Energy and AI (Sep 2021)
Experimental and numerical study of water sprayed turbulent combustion: Proposal of a neural network modeling for five-dimensional flamelet approach
Abstract
Owing to the increasing worldwide demand for natural gas, the development of a large submerged combustion vaporizer is required. Its burner is equipped with a water spray nozzle to reduce nitrogen oxides, and a practical simulation method is required for the optimal design. The non-adiabatic flamelet approach can predict the combustion emissions and is useful for reducing simulation costs. However, as the number of control variables increases, the database requires larger memory and cannot be dealt with by general computers.
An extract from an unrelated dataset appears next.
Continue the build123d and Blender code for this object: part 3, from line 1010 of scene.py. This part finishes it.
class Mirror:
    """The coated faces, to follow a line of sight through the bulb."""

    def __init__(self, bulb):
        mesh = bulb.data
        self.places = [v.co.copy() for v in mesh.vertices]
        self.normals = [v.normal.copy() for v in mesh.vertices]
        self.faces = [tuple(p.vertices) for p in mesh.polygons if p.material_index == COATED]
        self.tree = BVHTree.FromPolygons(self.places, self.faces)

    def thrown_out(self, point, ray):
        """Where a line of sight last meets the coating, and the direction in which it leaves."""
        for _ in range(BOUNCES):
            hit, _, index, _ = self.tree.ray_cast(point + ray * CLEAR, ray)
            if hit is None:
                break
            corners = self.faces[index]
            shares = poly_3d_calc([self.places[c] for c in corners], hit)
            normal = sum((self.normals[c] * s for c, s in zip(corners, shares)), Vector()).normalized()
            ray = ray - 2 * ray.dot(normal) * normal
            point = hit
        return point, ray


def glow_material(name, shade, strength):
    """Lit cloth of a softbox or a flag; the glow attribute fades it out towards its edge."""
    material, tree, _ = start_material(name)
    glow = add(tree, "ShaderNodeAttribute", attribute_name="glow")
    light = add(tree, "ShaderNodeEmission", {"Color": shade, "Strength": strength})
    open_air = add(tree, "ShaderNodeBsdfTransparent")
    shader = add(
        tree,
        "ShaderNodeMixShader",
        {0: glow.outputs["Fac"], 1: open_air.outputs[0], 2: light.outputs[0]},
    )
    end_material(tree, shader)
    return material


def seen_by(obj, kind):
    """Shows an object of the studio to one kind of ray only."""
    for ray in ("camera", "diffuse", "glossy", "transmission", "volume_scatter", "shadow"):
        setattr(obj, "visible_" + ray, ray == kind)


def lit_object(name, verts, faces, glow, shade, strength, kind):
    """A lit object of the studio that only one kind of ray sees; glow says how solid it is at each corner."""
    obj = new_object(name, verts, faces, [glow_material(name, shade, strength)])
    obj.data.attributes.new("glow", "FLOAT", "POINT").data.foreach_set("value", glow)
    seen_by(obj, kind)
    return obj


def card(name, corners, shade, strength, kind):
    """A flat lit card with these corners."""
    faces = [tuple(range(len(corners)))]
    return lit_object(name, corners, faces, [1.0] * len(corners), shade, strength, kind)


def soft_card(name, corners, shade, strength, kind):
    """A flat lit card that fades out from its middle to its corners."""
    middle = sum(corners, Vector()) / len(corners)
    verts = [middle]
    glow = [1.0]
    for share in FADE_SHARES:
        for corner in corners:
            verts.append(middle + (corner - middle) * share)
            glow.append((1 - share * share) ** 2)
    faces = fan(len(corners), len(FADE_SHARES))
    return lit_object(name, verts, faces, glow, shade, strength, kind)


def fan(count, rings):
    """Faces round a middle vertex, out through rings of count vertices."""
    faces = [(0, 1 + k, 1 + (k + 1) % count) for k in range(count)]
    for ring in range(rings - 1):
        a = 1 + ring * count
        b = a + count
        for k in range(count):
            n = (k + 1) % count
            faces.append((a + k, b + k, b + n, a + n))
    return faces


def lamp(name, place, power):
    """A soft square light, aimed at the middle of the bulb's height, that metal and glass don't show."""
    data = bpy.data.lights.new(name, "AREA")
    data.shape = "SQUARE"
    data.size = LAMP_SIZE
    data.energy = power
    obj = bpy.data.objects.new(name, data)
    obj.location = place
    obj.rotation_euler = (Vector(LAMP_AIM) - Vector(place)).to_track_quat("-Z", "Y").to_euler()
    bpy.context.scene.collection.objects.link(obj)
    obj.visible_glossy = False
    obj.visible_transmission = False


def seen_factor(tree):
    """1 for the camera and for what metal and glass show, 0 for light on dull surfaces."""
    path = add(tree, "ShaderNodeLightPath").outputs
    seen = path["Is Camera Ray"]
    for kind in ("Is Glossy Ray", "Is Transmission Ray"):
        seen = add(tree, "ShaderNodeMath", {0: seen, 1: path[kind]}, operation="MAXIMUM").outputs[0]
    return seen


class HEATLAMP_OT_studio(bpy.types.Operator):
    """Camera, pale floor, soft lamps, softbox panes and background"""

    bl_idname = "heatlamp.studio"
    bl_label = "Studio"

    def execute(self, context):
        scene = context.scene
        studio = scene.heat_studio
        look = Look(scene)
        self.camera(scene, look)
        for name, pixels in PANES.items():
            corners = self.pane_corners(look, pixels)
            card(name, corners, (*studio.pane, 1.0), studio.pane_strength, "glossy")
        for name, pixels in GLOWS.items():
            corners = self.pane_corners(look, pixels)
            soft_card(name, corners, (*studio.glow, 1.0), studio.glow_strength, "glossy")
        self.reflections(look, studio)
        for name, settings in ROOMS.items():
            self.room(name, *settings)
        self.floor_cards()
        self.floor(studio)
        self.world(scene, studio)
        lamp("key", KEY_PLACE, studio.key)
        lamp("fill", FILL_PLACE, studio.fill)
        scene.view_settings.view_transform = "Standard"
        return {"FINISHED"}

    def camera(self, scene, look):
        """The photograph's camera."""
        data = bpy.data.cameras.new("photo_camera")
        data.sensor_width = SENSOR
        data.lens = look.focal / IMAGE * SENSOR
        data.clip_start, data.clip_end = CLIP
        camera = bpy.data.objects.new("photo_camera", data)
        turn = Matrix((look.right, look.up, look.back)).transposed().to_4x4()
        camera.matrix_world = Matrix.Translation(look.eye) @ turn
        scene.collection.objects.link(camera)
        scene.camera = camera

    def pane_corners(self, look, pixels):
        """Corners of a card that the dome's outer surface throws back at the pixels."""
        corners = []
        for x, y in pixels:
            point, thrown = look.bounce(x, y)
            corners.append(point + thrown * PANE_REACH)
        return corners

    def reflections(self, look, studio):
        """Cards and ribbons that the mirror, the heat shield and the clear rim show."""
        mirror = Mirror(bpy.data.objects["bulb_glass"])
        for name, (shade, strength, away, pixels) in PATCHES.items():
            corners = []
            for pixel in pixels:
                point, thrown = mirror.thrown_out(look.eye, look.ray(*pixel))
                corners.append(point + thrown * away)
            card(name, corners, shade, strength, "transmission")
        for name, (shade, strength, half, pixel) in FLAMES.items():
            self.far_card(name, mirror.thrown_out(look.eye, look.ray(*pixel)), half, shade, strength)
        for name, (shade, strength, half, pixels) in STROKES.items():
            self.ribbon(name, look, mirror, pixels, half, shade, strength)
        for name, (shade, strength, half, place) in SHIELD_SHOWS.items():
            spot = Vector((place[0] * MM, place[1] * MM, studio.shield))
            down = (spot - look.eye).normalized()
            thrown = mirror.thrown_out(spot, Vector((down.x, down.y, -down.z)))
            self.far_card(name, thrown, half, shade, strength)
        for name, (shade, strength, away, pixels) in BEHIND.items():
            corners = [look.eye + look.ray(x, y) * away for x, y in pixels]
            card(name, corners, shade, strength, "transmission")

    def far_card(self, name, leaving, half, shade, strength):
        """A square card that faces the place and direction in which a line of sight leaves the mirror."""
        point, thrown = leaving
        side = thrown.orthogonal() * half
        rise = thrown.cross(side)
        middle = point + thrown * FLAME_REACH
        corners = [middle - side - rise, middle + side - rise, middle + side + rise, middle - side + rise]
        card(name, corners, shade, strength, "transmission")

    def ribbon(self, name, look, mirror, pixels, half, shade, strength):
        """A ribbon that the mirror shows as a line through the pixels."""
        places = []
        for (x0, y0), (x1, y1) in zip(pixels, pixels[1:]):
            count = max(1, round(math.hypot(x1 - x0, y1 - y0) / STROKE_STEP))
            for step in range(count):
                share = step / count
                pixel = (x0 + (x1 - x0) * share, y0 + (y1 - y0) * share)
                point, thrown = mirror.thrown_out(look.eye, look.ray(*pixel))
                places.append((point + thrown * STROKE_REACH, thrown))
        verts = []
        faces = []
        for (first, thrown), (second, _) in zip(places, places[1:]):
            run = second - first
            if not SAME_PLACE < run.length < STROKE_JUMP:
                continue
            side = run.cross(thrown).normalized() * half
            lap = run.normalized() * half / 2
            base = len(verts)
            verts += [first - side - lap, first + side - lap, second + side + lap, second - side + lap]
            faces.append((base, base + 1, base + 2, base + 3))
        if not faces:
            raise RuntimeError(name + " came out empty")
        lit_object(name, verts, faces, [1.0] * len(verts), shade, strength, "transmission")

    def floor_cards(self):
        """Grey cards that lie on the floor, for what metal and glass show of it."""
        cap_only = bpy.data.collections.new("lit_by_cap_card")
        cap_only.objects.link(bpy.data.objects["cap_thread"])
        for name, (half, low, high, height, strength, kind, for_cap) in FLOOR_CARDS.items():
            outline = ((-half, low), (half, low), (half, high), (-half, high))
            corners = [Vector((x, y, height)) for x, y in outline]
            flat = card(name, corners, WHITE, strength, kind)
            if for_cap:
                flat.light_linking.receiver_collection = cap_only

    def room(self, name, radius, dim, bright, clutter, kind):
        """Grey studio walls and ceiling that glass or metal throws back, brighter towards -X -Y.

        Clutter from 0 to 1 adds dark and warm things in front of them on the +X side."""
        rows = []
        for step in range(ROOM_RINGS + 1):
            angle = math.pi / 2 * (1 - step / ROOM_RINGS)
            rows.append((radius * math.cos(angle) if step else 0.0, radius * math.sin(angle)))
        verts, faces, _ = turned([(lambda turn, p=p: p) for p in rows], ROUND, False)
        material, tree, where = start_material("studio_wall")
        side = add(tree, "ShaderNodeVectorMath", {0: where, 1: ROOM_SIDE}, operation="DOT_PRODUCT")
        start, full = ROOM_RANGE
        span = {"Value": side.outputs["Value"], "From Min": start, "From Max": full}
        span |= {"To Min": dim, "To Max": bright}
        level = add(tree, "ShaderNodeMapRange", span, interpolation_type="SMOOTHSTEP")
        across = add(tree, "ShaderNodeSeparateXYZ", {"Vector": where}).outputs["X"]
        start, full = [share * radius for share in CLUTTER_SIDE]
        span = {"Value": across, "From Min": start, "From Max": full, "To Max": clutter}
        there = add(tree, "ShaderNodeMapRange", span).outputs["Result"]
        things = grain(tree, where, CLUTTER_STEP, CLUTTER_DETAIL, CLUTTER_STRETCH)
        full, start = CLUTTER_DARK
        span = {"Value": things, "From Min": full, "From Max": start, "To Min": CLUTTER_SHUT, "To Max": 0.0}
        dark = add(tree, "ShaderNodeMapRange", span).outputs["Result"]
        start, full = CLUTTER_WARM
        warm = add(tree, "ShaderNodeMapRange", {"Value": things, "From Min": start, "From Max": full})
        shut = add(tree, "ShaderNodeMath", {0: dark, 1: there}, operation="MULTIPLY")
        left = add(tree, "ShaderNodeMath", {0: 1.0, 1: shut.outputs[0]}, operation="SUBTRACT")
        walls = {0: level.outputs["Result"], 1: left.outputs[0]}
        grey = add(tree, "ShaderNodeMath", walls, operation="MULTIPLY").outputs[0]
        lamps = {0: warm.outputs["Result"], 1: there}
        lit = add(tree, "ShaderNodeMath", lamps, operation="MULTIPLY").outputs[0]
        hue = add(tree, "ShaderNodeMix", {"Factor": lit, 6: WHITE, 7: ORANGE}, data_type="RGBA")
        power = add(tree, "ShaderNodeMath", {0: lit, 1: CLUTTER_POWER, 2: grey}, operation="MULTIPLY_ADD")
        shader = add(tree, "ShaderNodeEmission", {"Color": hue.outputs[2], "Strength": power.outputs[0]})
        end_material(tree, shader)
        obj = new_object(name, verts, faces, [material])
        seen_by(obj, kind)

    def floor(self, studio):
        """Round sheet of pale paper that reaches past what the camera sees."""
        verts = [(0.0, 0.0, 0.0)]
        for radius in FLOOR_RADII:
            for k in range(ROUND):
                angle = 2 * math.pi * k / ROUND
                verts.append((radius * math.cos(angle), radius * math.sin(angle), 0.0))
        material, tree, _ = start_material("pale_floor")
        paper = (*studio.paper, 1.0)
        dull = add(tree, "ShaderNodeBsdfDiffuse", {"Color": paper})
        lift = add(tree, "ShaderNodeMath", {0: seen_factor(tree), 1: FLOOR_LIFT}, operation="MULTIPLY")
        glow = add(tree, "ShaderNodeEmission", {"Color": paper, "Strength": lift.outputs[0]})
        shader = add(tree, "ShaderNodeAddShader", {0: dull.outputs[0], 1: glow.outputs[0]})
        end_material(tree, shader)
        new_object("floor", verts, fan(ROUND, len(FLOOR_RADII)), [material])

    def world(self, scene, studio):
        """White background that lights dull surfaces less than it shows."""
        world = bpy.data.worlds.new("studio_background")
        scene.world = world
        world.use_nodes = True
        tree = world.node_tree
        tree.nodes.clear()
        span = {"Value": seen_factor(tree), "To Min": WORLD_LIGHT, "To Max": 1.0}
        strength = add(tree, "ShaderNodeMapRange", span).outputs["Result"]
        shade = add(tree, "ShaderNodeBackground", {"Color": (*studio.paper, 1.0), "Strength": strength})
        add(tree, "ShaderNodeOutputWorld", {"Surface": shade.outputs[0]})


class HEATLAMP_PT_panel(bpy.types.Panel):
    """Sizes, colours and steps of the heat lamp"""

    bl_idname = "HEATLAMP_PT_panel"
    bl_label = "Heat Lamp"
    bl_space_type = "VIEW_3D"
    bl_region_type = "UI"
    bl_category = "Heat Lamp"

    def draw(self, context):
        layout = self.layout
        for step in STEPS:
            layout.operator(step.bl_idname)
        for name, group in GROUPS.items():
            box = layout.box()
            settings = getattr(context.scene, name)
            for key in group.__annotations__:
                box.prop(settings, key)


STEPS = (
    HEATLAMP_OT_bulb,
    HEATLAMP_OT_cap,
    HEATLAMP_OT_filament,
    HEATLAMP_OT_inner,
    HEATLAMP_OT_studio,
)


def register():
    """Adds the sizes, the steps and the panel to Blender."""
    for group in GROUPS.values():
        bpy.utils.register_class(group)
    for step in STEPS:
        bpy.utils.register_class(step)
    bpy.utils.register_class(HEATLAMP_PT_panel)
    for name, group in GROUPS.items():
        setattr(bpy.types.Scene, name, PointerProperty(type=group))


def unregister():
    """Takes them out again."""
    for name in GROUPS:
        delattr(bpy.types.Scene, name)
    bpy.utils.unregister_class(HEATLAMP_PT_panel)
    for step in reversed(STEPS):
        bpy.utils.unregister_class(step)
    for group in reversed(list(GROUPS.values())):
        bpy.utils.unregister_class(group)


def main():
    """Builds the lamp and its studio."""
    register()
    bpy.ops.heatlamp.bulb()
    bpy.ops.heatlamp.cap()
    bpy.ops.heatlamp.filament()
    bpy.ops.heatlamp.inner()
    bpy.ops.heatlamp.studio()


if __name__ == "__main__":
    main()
In this study, an artificial neural network (ANN) model based on a five-dimensional flamelet database, which includes the effects of heat loss and vapor concentration by sprayed water evaporation, is developed. Furthermore, large eddy simulations (LESs) for turbulent combustion fields with and without water spray are conducted employing flamelet generated manifold (FGM) approach with this ANN model, and the validity is investigated. For comparison, a lab-scale burner equipped with a water spray nozzle is manufactured, and combustion experiments with and without water spray are conducted. The results show that CO, NO, temperature, and reaction rate of progress variable predicted by the present ANN model are in good agreement with those of a five-dimensional flamelet database. In the condition without water spray, the flame behavior predicted by the LES employing the FGM/ANN approach is in good agreement with that employing the conventional FGM approach, while indicating much lower memory, although there appeared some quantitative discrepancies in the temperature against the experiment probably partially because of the insufficiency of the FGM approach for the present complex flame structure. In the condition with water spray, the LES employing the FGM/ANN approach is able to capture the effect of the water spray on the flame behavior in the experiment, such that the water spray decreases the temperature, which causes the decrease in NO but increase in CO.